One of Scarlett’s most notable roles was in Sofia Coppola’s multi-award-winning Lost in Translation. There, she played a young woman who encounters a lost and jet-lagged American movie star played by Bill Murray in a hotel in Tokyo. “I had never been to Tokyo before, and the experience I had was very similar to the way Bill’s character experiences it in the movie. Charlotte, whom I played, was more lost in her own life than in Tokyo. And the things I experienced in the city helped me capture the mood.”

Every movie has its own challenges

Are there any similarities between the movies she has made? She thinks for a moment. “They all had their own special challenge. I always look for challenges – the idea that I can do something, that I can play a certain character, to keep the character enigmatic for a while.”

In the odd but fascinating science fiction movie Under the Skin, Scarlett played an alien who had come to Earth to prey on people but who suffers qualms of conscience. She did her first nude scenes in the movie. “I did it to test my own boundaries and to see how secure I am in myself,” she says. “So every movie has its own challenges.”

Dislikes the gossip

Another challenge for her is to become more comfortable with contemporary social media. “I am not on Twitter and things like that,” she says. “I hardly know how to use a cellphone. That kind of technology is not my thing. This doesn’t mean I am not curious. If my friends find some juicy gossip on the Internet, I want to know what it is all about immediately.”

However, she has difficulty with the obsession with celebrities she often encounters, not least in the American gossip magazines.

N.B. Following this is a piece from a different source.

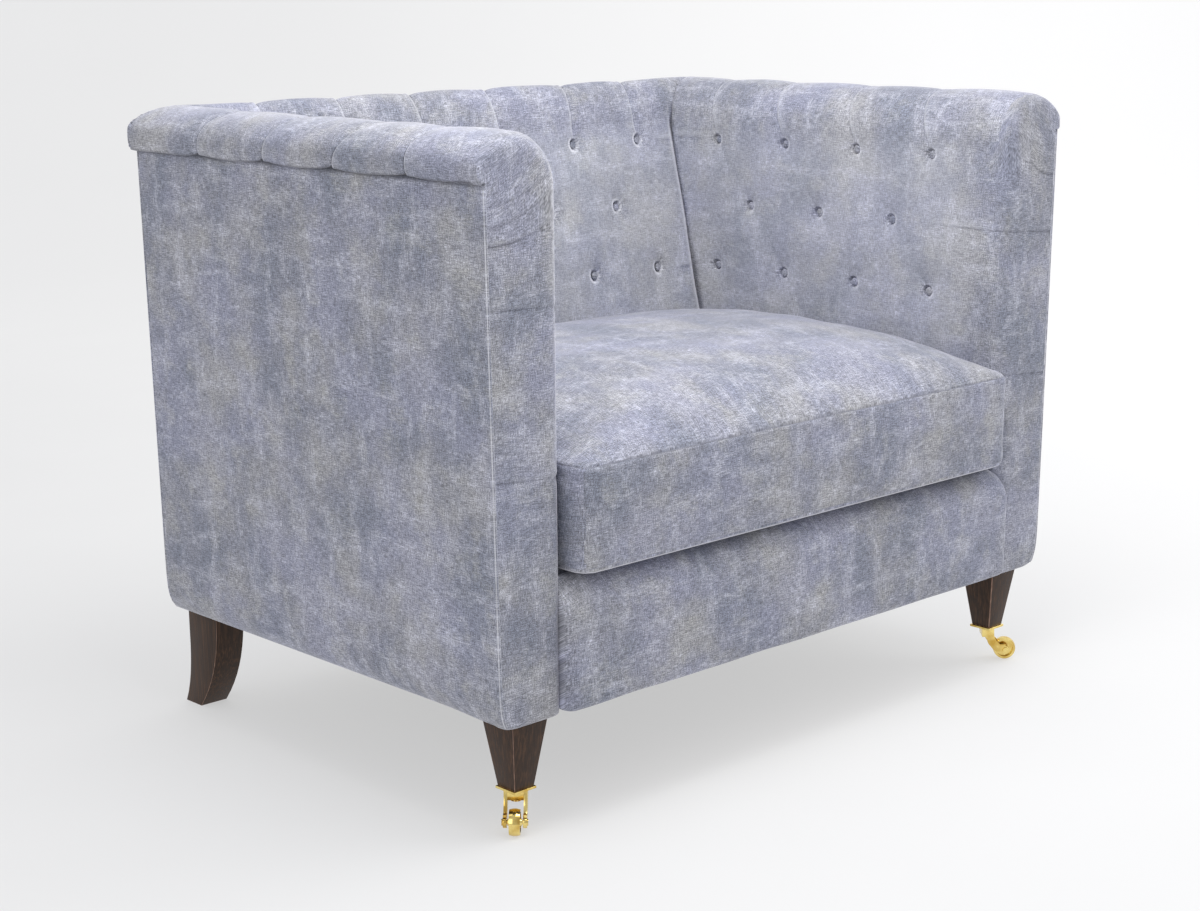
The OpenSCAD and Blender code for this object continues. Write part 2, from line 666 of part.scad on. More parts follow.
module castor_plate() color(brass) in_place() translate([front_leg_x, front_leg_back, plate_z]) difference() {
    translate([-plate_w/2, -plate_w/2, 0]) cube([plate_w, plate_w, plate_t]);
    translate([0, 0, -over]) cylinder(d = stem_d, h = 2*over);
}
module castor_stem() color(brass) in_place() translate([front_leg_x, front_leg_back, 0]) {
    translate([0, 0, rivet_z]) cylinder(d = rivet_d, h = rivet_h);
    translate([0, 0, rivet_z]) cylinder(d = stem_d, h = castor_h + stem_rise - seat_gap - rivet_z);
}

// The cheek's outline in shares of the trail across and of the bridge's height up
cheek_back_shares = [[-0.1, 1], [-0.1, 0.74], [0.04, 0.54], [0.36, 0.33], [0.74, 0.19], [1, 0.18]];
cheek_front_shares = [[1, 0.52], [0.72, 0.5], [0.5, 0.62], [0.36, 0.76], [0.34, 1]];
module cheek() rotate([90, 0, 0]) linear_extrude(cheek_t) difference() {
    union() {
        polygon([for (s = concat(cheek_back_shares, cheek_front_shares)) [s[0]*trail, s[1]*bridge_top]]);
        translate([trail, wheel_r]) circle(eye_r);
    }
    translate([trail, wheel_r]) circle(d = axle_d + 2*running);
}
module castor_horn() color(brass) castor_place() union() {
    translate([0, horn_w/2, 0]) cheek();
    translate([0, -cheek_in, 0]) cheek();
    difference() {
        translate([-bridge_d/2, -horn_w/2, bridge_z]) cube([bridge_d, horn_w, bridge_h]);
        translate([0, 0, bridge_z - over]) cylinder(d = stem_d + 2*running, h = 2*over);
    }
}
axle_head_d = 8;
axle_head_t = 1.5;
module castor_axle() color(brass) castor_place() translate([trail, 0, wheel_r]) rotate([90, 0, 0]) {
    cylinder(d = axle_d, h = horn_w + axle_head_t, center = true);
    for (end = [-1, 1]) translate([0, 0, end*(horn_w + axle_head_t)/2])
        cylinder(d = axle_head_d, h = axle_head_t, center = true);
}

// Wheel section as half widths against radii: a barrel tread, a dished web and a tapered hub
tread_drop = 1;
rim_h = 4;
rim_r = wheel_r - rim_h;
web_w = 4;
hub_r = 5.5;
hub_end_r = 4;
hub_w = 2*(cheek_in - seat_gap);
module castor_wheel() color(brass) castor_place() translate([trail, 0, wheel_r]) rotate([90, 0, 0])
    rotate_extrude() polygon([
        [axle_d/2 + running, -hub_w/2],
        [hub_end_r, -hub_w/2],
        [hub_r, -web_w/2],
        [rim_r, -web_w/2],
        [rim_r, -wheel_w/2],
        [wheel_r - tread_drop, -wheel_w/2],
        [wheel_r, -web_w/2],
        [wheel_r, web_w/2],
        [wheel_r - tread_drop, wheel_w/2],
        [rim_r, wheel_w/2],
        [rim_r, web_w/2],
        [hub_r, web_w/2],
        [hub_end_r, hub_w/2],
        [axle_d/2 + running, hub_w/2]
    ]);
module right_castor_plate() castor_plate();
module left_castor_plate() on_left() castor_plate();
module right_castor_stem() castor_stem();
module left_castor_stem() on_left() castor_stem();
module right_castor_horn() castor_horn();
module left_castor_horn() on_left() castor_horn();
module right_castor_axle() castor_axle();
module left_castor_axle() on_left() castor_axle();
module right_castor_wheel() castor_wheel();
module left_castor_wheel() on_left() castor_wheel();

front_rail();
front_facing_board();
rear_seat_rail();
base_back_rail();
left_side_rail();
right_side_rail();
left_front_post();
right_front_post();
left_rear_post();
right_rear_post();
left_arm_top_rail();
right_arm_top_rail();
left_arm_tack_rail();
right_arm_tack_rail();
back_top_rail();
back_uprights();
corner_blocks();
seat_springs();
spring_clips();
seat_deck();
back_webbing();
left_arm_webbing();
right_arm_webbing();
inner_back_pad();
left_arm_pad();
right_arm_pad();
left_outside_panel();
right_outside_panel();
outside_back_panel();
front_border();
seat_cushion();
back_buttons();
left_arm_buttons();
right_arm_buttons();
dust_cover();
left_front_leg();
right_front_leg();
left_rear_leg();
right_rear_leg();
leg_bolts();
left_castor_plate();
right_castor_plate();
left_castor_stem();
right_castor_stem();
left_castor_horn();
right_castor_horn();
left_castor_axle();
right_castor_axle();
left_castor_wheel();
right_castor_wheel();
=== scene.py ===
# %% [markdown]
# # A snuggler chair
# The timber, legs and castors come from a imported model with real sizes. Here they get their
# finishes, and everything soft is made again as padding under mottled velvet. Lengths in this
# lesson are in millimetres where a name or comment says so, and Blender's own are metres.

# %% Load the frame
import math

import bmesh
import bpy
import numpy as np
from mathutils import Matrix, Vector


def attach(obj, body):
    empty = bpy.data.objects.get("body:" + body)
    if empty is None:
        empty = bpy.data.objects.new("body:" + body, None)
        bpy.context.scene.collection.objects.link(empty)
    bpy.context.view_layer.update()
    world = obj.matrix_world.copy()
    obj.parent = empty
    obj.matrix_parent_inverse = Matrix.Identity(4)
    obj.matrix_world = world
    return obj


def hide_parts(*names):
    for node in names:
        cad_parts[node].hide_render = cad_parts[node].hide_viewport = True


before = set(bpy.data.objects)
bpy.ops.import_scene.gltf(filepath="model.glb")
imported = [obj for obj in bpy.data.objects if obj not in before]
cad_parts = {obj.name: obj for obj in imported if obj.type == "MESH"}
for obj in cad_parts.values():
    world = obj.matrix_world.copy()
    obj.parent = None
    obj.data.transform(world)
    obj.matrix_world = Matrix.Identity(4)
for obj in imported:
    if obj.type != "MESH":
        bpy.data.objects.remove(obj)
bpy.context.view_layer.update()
MM = 0.001

# %% [markdown]
# ## Places that everything shares
# The chair is built from its front: depths are counted from the front of the arms towards the
# back. Only at the end is a piece moved by FRONT, so that the origin lies below its middle.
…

“That is unpleasant,” she says. “With me it started when I had made my breakthrough. Now I appear on the cover of all the gossip magazines in stores and people seem to think that ‘as we have made you into a star, we are entitled to know everything about you.’ Which can be incredibly frustrating. What is private is private.”


Scarlett Johansson

Born: 1984
Family: Husband Colin Jost, a son, and daughter Rose Dorothy from a previous marriage. Father Karsten Johansson, mother Melanie Sloan, three siblings and a half brother from her father’s first marriage.